At that time he said it was sad to see that some are focusing on people's identity to attack them.
Following the conviction of Smith, Mr Uwhumiakpor told The Fingal Independent he is now relieved the court case is over and justice has been served.
He said: 'It has given me some comfort that the case is now over. He apologised and has been convicted so I think that suffices.
'It's not about the money as I wasn't expecting monetary compensation.
'He understood what he said was wrong and what he did was wrong and he owned up to it so I think that is the way forward.
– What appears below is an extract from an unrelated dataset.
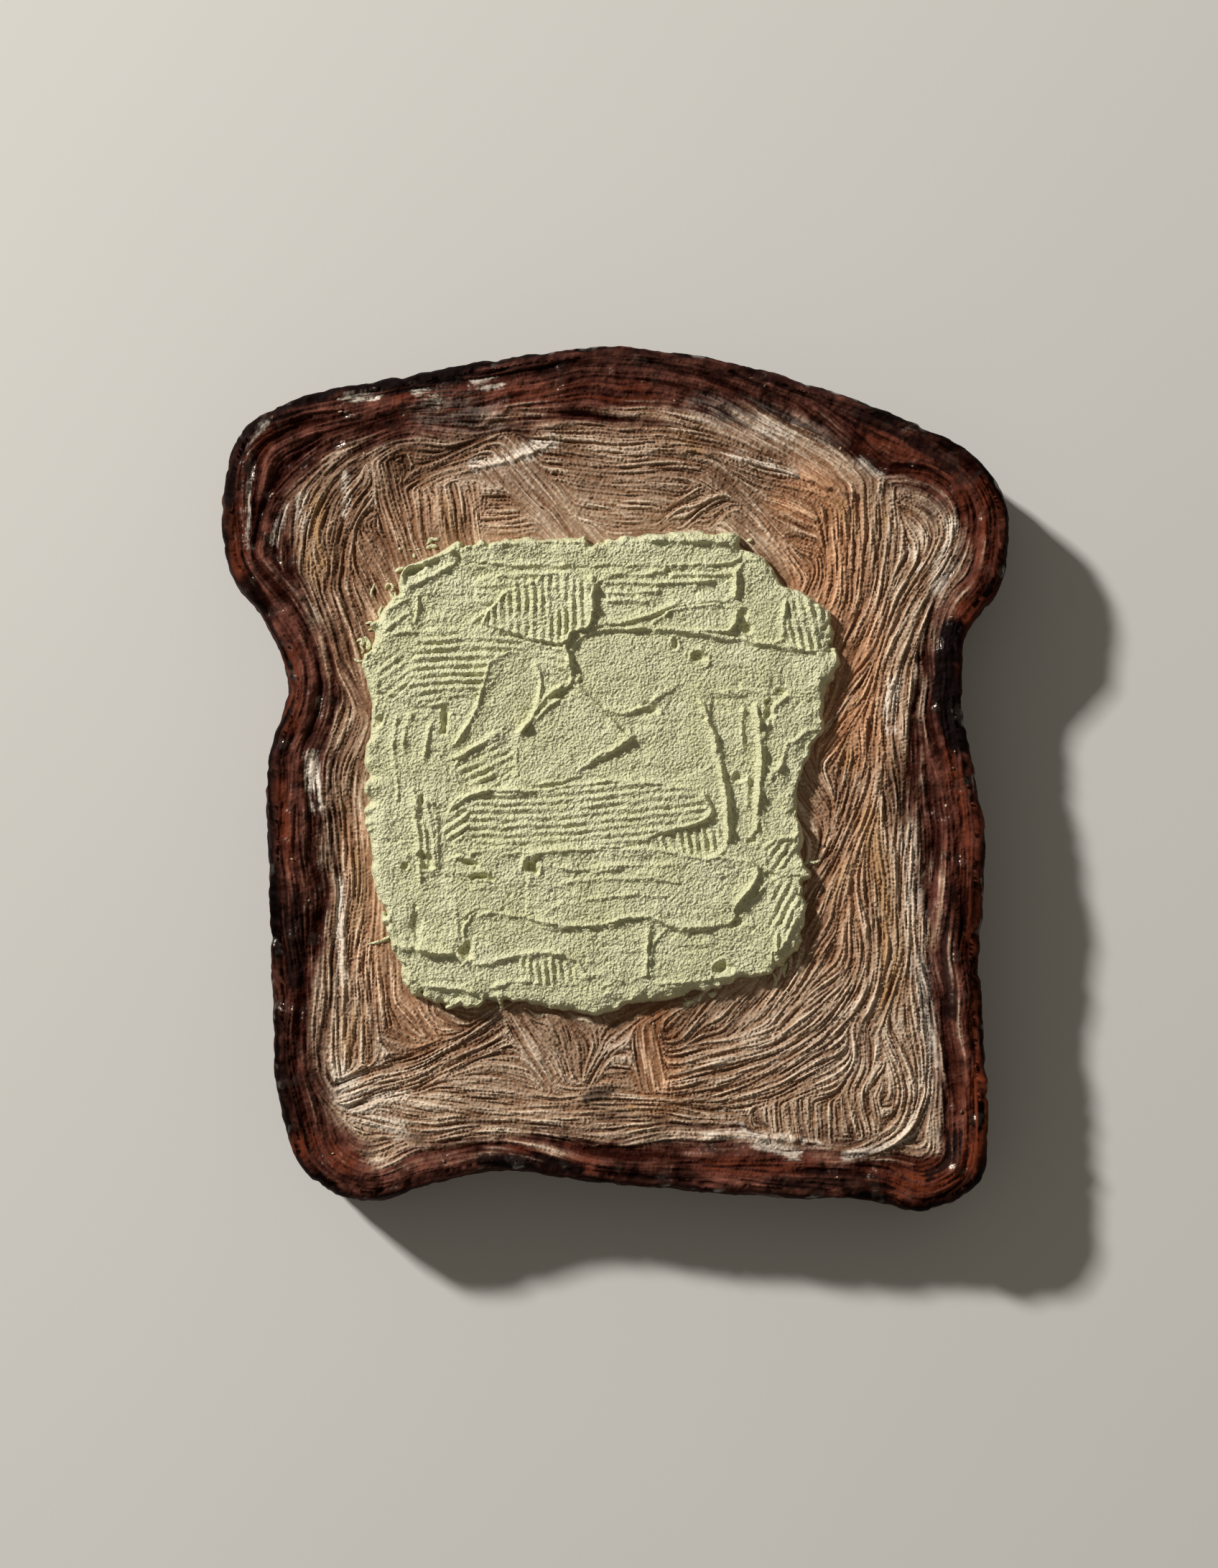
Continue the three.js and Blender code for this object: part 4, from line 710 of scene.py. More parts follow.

'Going forward we should continue to see ourselves as one and see the good in everyone.'
'Ireland has accepted multiculturalism and no-one should have to go through this in this day and age,' Mr Uwhumiakpor, who has acted as general secretary of the Balbriggan Integration Forum for seven years, said.
He helped form that group in 2013 to promote integration in the north Fingal community.
He also said he has a deep gratitude to Det Rowan and the gardai who tracked Smith down and unravelled the mystery of the horrific anonymous phone call.
He explained: 'I had to stand up to him and I would encourage others to do the same and we need to create that environment that they can do it', adding that he definitely would run in politics again.
Mr Uwhumiakpor also ran in the 2019 local elections where he received 4% of first preference votes.
'I would run again and again and again because it is about contribution and representing people in the community every voice matters,' he said.